=== WHAT IS NEEDED ===
From the listing below, select every line where the word "joints" appears.

— BEGIN SOURCE DATA —

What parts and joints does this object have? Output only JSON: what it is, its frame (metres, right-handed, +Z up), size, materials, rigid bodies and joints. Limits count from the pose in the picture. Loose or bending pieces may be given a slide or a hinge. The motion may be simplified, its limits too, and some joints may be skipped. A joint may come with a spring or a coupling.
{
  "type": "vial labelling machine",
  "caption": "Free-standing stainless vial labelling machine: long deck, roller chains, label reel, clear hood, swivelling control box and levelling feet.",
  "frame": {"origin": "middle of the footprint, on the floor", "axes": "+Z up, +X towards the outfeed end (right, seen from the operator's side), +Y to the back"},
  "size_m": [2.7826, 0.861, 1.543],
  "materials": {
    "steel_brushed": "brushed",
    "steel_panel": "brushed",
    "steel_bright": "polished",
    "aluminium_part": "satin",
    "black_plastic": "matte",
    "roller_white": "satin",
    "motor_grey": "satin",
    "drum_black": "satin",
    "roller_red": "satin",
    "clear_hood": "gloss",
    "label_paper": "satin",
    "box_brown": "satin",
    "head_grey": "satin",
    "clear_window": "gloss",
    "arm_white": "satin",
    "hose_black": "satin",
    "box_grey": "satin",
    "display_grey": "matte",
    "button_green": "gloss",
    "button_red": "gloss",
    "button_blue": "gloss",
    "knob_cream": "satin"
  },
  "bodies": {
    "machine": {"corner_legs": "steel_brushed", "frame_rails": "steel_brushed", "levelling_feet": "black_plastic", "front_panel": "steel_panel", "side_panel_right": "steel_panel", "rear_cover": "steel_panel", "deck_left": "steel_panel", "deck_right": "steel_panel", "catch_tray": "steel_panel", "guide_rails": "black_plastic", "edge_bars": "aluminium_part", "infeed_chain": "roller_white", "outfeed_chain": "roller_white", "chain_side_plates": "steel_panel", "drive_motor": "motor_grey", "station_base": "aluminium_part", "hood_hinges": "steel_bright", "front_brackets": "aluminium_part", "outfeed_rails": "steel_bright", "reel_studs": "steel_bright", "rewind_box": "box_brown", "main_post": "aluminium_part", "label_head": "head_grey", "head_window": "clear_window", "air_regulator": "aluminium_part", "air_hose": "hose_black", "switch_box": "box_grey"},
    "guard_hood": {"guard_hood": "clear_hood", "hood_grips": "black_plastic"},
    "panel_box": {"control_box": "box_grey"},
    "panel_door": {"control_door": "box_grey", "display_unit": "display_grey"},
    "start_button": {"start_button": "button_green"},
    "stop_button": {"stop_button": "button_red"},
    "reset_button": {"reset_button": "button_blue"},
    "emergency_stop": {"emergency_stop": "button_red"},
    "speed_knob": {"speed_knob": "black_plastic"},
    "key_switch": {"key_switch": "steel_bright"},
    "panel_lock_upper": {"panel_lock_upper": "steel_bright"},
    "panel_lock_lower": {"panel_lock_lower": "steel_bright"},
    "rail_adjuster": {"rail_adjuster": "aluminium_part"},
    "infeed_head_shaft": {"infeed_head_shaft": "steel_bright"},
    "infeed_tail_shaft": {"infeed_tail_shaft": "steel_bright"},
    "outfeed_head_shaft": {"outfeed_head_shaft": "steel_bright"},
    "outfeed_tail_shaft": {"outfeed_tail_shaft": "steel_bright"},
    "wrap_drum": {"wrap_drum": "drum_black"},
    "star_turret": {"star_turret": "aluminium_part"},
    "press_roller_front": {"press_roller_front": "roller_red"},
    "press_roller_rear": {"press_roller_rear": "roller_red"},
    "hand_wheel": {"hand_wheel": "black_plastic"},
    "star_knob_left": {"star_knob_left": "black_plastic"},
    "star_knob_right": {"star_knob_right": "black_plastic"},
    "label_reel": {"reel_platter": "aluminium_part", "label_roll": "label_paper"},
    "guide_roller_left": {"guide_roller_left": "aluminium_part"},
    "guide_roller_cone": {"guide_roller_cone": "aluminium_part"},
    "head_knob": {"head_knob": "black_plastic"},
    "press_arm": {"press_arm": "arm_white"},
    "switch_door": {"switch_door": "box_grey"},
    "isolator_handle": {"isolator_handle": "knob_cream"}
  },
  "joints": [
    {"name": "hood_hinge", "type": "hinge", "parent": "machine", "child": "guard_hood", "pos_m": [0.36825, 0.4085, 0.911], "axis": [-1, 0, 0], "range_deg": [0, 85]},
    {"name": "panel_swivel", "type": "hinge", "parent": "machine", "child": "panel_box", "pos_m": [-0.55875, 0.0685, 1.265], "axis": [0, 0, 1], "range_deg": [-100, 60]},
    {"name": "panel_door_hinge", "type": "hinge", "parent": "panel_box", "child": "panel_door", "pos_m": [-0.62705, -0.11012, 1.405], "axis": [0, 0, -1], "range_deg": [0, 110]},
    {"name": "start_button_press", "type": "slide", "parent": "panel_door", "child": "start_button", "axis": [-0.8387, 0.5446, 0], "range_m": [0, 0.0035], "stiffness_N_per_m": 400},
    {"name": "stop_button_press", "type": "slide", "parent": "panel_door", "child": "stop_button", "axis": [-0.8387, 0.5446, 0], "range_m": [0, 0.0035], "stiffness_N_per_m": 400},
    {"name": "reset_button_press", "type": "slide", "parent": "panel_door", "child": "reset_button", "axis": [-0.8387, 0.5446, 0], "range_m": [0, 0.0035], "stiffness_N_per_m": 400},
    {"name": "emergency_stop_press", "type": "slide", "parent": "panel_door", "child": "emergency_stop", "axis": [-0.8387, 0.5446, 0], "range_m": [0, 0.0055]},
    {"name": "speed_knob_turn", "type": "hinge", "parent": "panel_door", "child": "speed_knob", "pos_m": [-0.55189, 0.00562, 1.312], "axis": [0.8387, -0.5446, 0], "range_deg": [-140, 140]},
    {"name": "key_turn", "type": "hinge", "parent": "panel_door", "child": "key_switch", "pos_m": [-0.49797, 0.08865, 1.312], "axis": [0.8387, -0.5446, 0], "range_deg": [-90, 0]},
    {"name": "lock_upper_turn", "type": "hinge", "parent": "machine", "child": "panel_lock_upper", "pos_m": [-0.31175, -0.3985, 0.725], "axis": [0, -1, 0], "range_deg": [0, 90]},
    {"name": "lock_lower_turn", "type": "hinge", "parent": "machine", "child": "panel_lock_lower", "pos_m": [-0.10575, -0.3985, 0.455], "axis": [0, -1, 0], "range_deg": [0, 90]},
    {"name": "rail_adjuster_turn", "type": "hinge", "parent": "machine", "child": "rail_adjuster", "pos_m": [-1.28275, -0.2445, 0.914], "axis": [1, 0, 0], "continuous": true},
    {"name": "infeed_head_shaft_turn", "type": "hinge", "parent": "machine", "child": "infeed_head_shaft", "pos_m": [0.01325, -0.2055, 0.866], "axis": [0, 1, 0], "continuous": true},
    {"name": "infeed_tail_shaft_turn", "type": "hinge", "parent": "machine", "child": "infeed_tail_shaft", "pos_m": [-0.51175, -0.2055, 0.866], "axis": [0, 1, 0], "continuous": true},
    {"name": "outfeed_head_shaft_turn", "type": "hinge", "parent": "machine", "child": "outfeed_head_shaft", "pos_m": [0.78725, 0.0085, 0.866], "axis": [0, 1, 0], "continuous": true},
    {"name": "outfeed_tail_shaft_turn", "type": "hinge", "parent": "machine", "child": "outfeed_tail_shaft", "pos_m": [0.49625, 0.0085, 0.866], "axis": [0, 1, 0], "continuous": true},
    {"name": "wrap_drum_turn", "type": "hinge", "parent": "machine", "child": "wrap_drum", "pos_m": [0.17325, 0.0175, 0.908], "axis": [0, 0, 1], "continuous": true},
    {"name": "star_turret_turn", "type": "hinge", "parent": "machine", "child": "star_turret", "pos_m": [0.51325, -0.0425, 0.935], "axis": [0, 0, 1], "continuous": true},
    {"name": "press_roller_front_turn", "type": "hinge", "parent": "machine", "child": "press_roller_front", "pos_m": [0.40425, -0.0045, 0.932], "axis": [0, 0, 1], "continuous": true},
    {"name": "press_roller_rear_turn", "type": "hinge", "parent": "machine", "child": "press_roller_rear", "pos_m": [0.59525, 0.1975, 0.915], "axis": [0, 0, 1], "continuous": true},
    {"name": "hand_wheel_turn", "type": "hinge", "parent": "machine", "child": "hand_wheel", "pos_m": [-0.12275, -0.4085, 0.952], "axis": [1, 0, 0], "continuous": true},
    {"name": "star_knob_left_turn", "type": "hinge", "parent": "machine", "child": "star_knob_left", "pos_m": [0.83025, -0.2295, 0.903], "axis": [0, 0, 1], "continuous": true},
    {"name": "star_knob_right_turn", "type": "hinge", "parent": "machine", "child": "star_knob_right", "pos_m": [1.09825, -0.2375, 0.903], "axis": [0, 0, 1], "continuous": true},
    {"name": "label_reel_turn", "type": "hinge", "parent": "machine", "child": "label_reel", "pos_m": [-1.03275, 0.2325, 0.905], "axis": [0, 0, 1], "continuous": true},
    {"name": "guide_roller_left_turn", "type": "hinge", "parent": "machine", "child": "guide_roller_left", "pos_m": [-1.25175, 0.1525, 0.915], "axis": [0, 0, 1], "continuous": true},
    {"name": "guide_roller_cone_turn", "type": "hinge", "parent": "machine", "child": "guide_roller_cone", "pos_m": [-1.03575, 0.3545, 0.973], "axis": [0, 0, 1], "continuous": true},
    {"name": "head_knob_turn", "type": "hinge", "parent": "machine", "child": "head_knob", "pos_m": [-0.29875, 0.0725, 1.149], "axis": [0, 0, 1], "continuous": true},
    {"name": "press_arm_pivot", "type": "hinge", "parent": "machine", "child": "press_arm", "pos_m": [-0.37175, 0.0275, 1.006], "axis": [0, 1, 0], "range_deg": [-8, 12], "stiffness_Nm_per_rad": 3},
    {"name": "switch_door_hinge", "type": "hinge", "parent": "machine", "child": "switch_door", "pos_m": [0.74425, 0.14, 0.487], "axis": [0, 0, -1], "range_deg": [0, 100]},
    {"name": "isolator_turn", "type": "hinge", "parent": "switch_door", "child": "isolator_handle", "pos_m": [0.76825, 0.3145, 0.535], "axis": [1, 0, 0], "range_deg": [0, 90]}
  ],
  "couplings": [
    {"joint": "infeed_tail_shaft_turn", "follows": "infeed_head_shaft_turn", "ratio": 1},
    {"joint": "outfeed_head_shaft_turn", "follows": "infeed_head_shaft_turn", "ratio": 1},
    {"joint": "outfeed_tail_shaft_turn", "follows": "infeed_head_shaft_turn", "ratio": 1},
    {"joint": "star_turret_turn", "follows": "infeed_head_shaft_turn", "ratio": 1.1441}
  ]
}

— END SOURCE DATA —

=== TASK ANSWER ===
What parts and joints does this object have? Output only JSON: what it is, its frame (metres, right-handed, +Z up), size, materials, rigid bodies and joints. Limits count from the pose in the picture. Loose or bending pieces may be given a slide or a hinge. The motion may be simplified, its limits too, and some joints may be skipped. A joint may come with a spring or a coupling.
  "joints": [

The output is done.